Quelle nuance, par un somptueux méandre, qu’une triste mélopée au violon ! Elle accompagne le vers offert avec quel geste par Carlo Vistoli. Voici une complainte de rêve, Sovvente il sole (Andromeda liberata, opéra de Vivaldi). Une délivrance lyrique, superbe du chagrin qui nourrit l’espoir (peut-être) impossible. Souffle coupé derrière le masque, les spectateurs rendent au talent du chanteur une ovation généreuse. Également réussi, Coronato il crin d’alloro donne toutefois davantage le manque de l’opera seria à grand spectacle (en l’occurrence Agrippina, d’Händel), devant une large fosse. Le succès est plus évident pour une des sonates les plus connues de Vivaldi, La follia, qui déploie de magnifiques alternances, parfois orageuses, d’inspirations divines ou diaboliques, pour réserver une magnifique conclusion en une bouleversante phrase de recueillement contenu, d’une vitale gravité. Enfin, dans une même veine naturaliste encline au déchaînement surhumain, passe à tire-d’aile le rare Rompo i lacci (extrait de Falvio, re di Longobardi, opéra d’Händel). Vistoli lève donc la tempête en devançant les étoiles (au récitatif augural), avant de donner libre cours à une furie bien sentie, puis redoublée... Vivement, vivement la belle saison nouvelle quand l’art total reprendra l’affiche !
En bis redouble Vivaldi.
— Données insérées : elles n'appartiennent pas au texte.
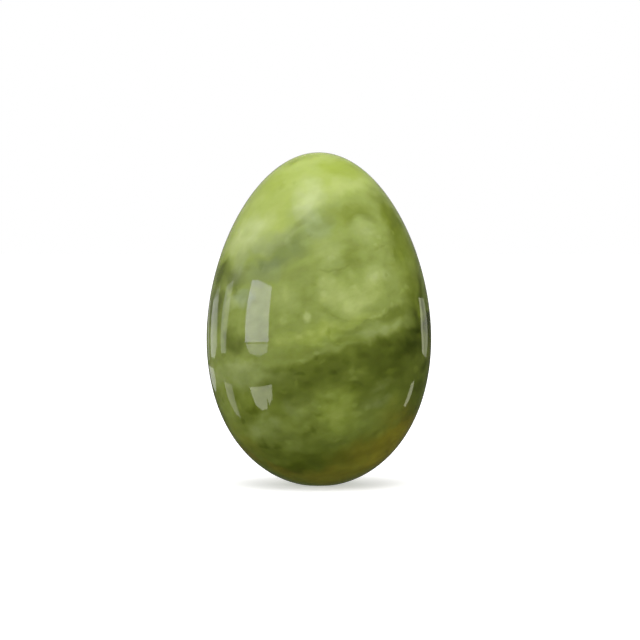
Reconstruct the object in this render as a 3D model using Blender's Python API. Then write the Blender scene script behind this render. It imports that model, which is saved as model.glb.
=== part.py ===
"""A polished egg of cloudy green stone, standing on a small flat ground into its broad end.

The egg is a body of revolution about +Z, and one solid. The origin is the middle of
the flat that it stands on, and the pointed end is up. All sizes are in metres.
"""

import math

import bmesh
import bpy

# Driving dimensions
LENGTH = 0.0603  # from pole to pole, before the flat is ground
GREATEST_DIAMETER = 0.0406
TAPER = 0.119  # how much fuller the broad end is than an even oval, as a share of its radius
FOOT_CUT = 0.0003  # ground off the broad pole, so that the egg stands

# Facets
SIDES = 80  # around the axis
RINGS = 42  # from the foot to the tip

# Finish of the polished stone, in linear colour
STONE_COLOUR = (0.215, 0.275, 0.062, 1.0)
STONE_ROUGHNESS = 0.07
STONE_IOR = 1.57

MERGE_DISTANCE = 1e-6

HALF_LENGTH = LENGTH / 2
# The turn from the broad pole at which the flat begins. The tip is at half a turn.
FOOT_TURN = math.acos(1 - FOOT_CUT / HALF_LENGTH)


def fullness(turn):
    """Radius of the egg at this turn from the broad pole, for an oval of radius 1."""
    return math.sin(turn) * (1 + TAPER * math.cos(turn))


def widest_turn():
    """The turn at which fullness is greatest, where its slope is zero."""
    return math.acos((math.sqrt(1 + 8 * TAPER**2) - 1) / (4 * TAPER))


def profile():
    """Points (radius, height) from the rim of the foot up to the tip, closest at the ends."""
    oval_radius = GREATEST_DIAMETER / 2 / fullness(widest_turn())
    points = []
    for ring in range(RINGS):
        turn = FOOT_TURN + (math.pi - FOOT_TURN) * ring / RINGS
        radius = oval_radius * fullness(turn)
        height = HALF_LENGTH * (math.cos(FOOT_TURN) - math.cos(turn))
        points.append((radius, height))
    tip_height = HALF_LENGTH * (1 + math.cos(FOOT_TURN))
    points.append((0.0, tip_height))
    return points


def egg_mesh():
    """The profile spun about +Z, with one flat face across the foot."""
    shape = bmesh.new()
    outline = [shape.verts.new((radius, 0.0, height)) for radius, height in profile()]
    edges = [shape.edges.new(pair) for pair in zip(outline, outline[1:])]
    bmesh.ops.spin(
        shape,
        geom=outline + edges,
        cent=(0, 0, 0),
        axis=(0, 0, 1),
        angle=math.tau,
        steps=SIDES,
    )
    bmesh.ops.remove_doubles(shape, verts=shape.verts, dist=MERGE_DISTANCE)
    foot_rim = [edge for edge in shape.edges if edge.is_boundary]
    bmesh.ops.contextual_create(shape, geom=foot_rim)
    bmesh.ops.recalc_face_normals(shape, faces=shape.faces)
    mesh = bpy.data.meshes.new("egg")
    shape.to_mesh(mesh)
    shape.free()
    mesh.shade_smooth()
    mesh.set_sharp_from_angle(angle=math.radians(8))
    return mesh


def polished_stone():
    """The stone's mean colour with its gloss."""
    material = bpy.data.materials.new("polished_green_stone")
    material.use_nodes = True
    shader = material.node_tree.nodes["Principled BSDF"]
    shader.inputs["Base Color"].default_value = STONE_COLOUR
    shader.inputs["Roughness"].default_value = STONE_ROUGHNESS
    shader.inputs["Metallic"].default_value = 0.0
    shader.inputs["IOR"].default_value = STONE_IOR
    return material


def clear_scene():
    for obj in list(bpy.data.objects):
        bpy.data.objects.remove(obj)


def main():
    clear_scene()
    egg = bpy.data.objects.new("stone_egg", egg_mesh())
    egg.data.materials.append(polished_stone())
    bpy.context.scene.collection.objects.link(egg)


main()
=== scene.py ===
"""Looks for the polished green stone egg: a fine surface, the cloudy stone and a plain studio.

The stone's pattern is solid: it is worked out from the place in the stone, in millimetres
from the middle of the foot, with +Z up and -Y towards the photograph's camera. The stone
has three traits: its tone, which is how light the green is, its milkiness and its amber.
Layers set them, and clouds, marks and veins change them. The clouds along the egg's left
and right edges also darken its tone there as painted shade.
"""

import math

import bmesh
import bpy
from mathutils import Euler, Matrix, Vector, noise

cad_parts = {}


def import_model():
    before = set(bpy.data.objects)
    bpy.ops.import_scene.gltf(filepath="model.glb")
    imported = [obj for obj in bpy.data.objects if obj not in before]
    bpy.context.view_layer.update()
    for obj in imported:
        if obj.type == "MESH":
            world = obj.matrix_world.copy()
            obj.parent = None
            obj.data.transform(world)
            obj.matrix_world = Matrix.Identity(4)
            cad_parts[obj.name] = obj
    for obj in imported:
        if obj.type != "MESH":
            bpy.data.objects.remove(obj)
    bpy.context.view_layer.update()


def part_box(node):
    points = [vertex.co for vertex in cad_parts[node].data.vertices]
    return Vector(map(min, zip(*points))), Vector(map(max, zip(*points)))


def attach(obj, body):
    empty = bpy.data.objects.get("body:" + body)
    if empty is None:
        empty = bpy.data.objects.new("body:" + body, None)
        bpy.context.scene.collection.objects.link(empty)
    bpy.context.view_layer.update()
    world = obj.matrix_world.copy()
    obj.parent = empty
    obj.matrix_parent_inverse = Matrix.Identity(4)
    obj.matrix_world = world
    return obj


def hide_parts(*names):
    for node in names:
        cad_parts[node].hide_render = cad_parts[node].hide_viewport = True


MM = 0.001

# The egg's outline, as in the frame's source
TAPER = 0.119
FOOT_CUT = 0.3 * MM

# The fine surface
SIDES = 288
RINGS = 216
FOOT_RINGS = 12
FOOT_EASE = 0.03 * MM  # rounding of the foot's rim

# Waves of the polish, as the hand leaves them
WAVE_LENGTH = 9 * MM
WAVE_HEIGHT = 0.005 * MM

# Where the photograph shows the egg, in its pixels
PHOTO_SIDE = 640
AXIS_PIXEL = 318.9
TIP_PIXEL = 152.6
FOOT_PIXEL = 484.75

# The camera, with the lens and the sensor in millimetres
LENS = 150
SENSOR = 36
CAMERA_ELEVATION = math.radians(2)
NEAREST_SEEN = 0.01  # metres
FARTHEST_SEEN = 50  # metres

# How far the panes and the lights stand from the egg, in metres
STUDIO_RADIUS = 0.9

# Lights: azimuth from the camera's side and elevation, in degrees, width in metres, radiance
SOFT_LIGHTS = {
    "overhead": (0, 78, 1.0, 2.3),
    "left_front": (-45, 25, 0.6, 0.8),
}

# The light that falls on the stone from below and from above
SKY_LIGHT = (0.15, 1.0)

# The room that the polish mirrors. It gets brighter along one way, between two places, and
# it is dimmer everywhere but straight behind the egg.
ROOM_BRIGHTENS = (-0.09, 0.0, 1.0)
ROOM_PLACES = (-0.05, 0.6)  # how far along that way
ROOM_LIGHT = (0.06, 0.6)  # how bright it is there
BEHIND_EGG = (0.8, 0.96)  # how far back a direction points, as a share of straight back
ROOM_DIMMER = 0.35  # what is left of the light elsewhere

# The floor
FLOOR_SIDE = 8  # metres
FLOOR_GREY = 0.9
FLOOR_ROUGHNESS = 0.9
FLOOR_GLOW = 0.45

WHITE = (1, 1, 1, 1)

# Windows and lamps that the polish mirrors: how bright, in linear colour, then the corners
# of the reflection as the photograph shows it, in its pixels
PANES = {
    "main_window": (
        (2.75, 2.45, 3.6),
        (252, 280), (258, 280), (272, 287), (268.5, 342), (245, 342), (246.5, 310),
    ),
    "main_window_sill": (
        (1.6, 1.45, 1.95),
        (245.5, 343.5), (268, 343.5), (267, 352), (260, 356), (250, 353.5),
    ),
    "window_below": (
        (2.8, 2.8, 2.5),
        (249.5, 387), (272, 384.5), (272.5, 398), (269.5, 406), (267, 397), (268, 408.5),
        (262.5, 410.5), (256, 405),
    ),
    "second_window": (
        (1.05, 1.05, 1.15),
        (234, 280), (229, 312), (226, 343), (226, 353), (221, 353), (221, 330), (226.5, 287),
    ),
    "second_window_below": (
        (1, 0.95, 0.95),
        (224, 381), (231.5, 384.5), (235, 399), (241, 418), (236, 414), (228, 398),
    ),
    "third_window": (
        (0.95, 0.95, 1),
        (213.5, 300), (219, 295), (217.5, 320), (217, 345), (215, 358), (211.3, 357), (210.8, 330),
    ),
    "third_window_top": (
        (0.45, 0.45, 0.48),
        (217.2, 289), (221, 286), (219, 295), (213.5, 300),
    ),
    "third_window_below": (
        (0.7, 0.7, 0.72),
        (209, 365), (213.5, 368), (216, 380), (216.5, 393), (214.5, 390), (211.5, 380),
    ),
    "left_rim_light": (
        (0.4, 0.4, 0.42),
        (210, 300), (208.2, 320), (208, 340), (208.9, 360), (209.8, 360), (209.1, 340), (209.3, 320),
        (211, 300),
    ),
    "right_lamp": (
        (0.65, 0.65, 0.55),
        (420.3, 297.7), (423.5, 298), (427, 320), (427.5, 345), (426, 358), (423.6, 355), (422.8, 330),
    ),
    "right_lamp_edge": (
        (1.4, 1.4, 1.1),
        (418.5, 297.5), (420.3, 297.7), (422.8, 330), (423.6, 355), (422, 352), (421, 330),
    ),
    "right_lamp_below": (
        (1.7, 1.7, 1.3),
        (414.5, 380), (411.5, 394), (405.5, 407), (403.5, 406), (408, 394), (411, 384),
    ),
}

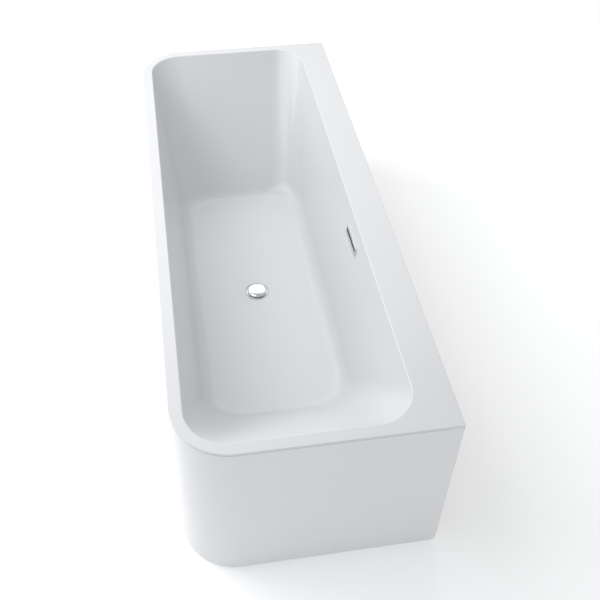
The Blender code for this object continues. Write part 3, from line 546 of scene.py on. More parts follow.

Un authentique héros est lâché tel le fauve dans l’arène : vive Orlando furioso et son air d’entrée en forme de serment, Nel profondo ! Une fois ces ultimes clameurs tues, la nuit sombre graduellement dans la poésie lugubre du Psaume 126, Nisi Dominus RV 308, émis comme d’une bougie vacillante pour la veillée funèbre d’une année assez ténébreuse, finalement.